In China in 2018 over 200 million rural migrants worked away from their home villages, fuelling the country's rapid economic boom. In the 2010s over sixty-one million rural children had at least one parent who had migrated without them, while nearly half had been left behind by both parents. Rachel Murphy draws on her longitudinal fieldwork in two landlocked provinces to explore the experiences of these left-behind children and to examine the impact of this great migration on childhood in China and on family relationships. Using children's voices, she provides a multi-faceted insight into experiences of parental migration, study pressures, poverty, institutional discrimination, patrilineal family culture, and reconfigured gendered and intergenerational relationships.


‘In contrast to most discussion of left behind children, Rachel Murphy puts children at the center of her analysis. Her conceptualization of families divided by parental migration as multi-local ‘striving teams' both deepens our understanding of the children's participation and identifies specific policies that could reduce the suffering and insecurity of tens of millions of divided families.'

Deborah Davis - Yale University, Connecticut

‘In this sociological first, Rachel Murphy brings children's voices into the conversations about China's strategy of rapid capital accumulation based on a labor migration system involving long-term separation of migrant parents in the cities from children left in the villages. Combining great erudition with heartrending vignettes of generation after generation trapped in ceaseless toil in pursuit of unreachable dreams, this important study will change our understandings of migration, family, and gender in this major world power.'

Susan Greenhalgh - Harvard University, Massachusetts

‘A meticulous and insightful chronicle of China's left-behind generation. The voices of children separated from their parents defy a simplistic characterization of a ‘lost generation'. The lives of tens of millions of children continue a story of the Chinese family's long-held tradition of striving and sacrifice for better lives.'

Wang Feng - University of California, Irvine

‘This book will inspire scholars and students in the fields of adult-child relationships, migration and multilocal families, and children’s education with a fresh look at migration, family, and gender in contemporary China.’

G. Li Source: Choice

‘The unique contribution of this excellent monograph by Rachel Murphy is her exploration of how such large-scale labour migration affects the lives of those millions of children who are separated from one or both of their parents in the process … The book is well researched and clearly written. The findings are competently placed in the context of the existing sociological, anthropological, and to some extent psychological literature on rural China, but Murphy also relates to a large body of comparative literature on education, migration, and rural transformation, so the book appeals to a broad audience.’

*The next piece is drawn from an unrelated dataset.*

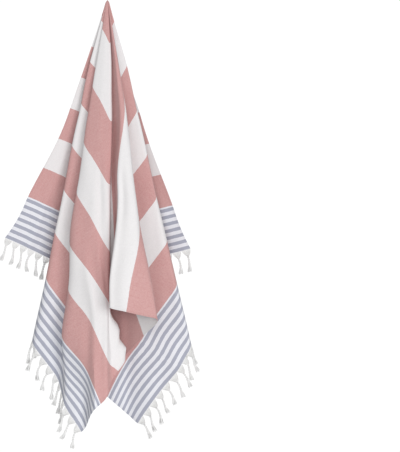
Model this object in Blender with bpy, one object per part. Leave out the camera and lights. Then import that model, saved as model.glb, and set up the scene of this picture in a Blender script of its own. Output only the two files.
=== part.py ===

Stig Thøgersen Source: Journal of Agrarian Change

‘Murphy’s book carefully avoids simplistic causal analysis by paying meticulous attention to the intersection of multiple factors that contribute to children’s experiences and perceptions throughout the chapters. It also demonstrates rigorous scholarship that places the experiences of Chinese left-behind children in the larger context of scholarship about migration and family relations around the world. This book will be of great value to China scholars and graduate students who are interested in migration, education, childhood, family and gender issues.’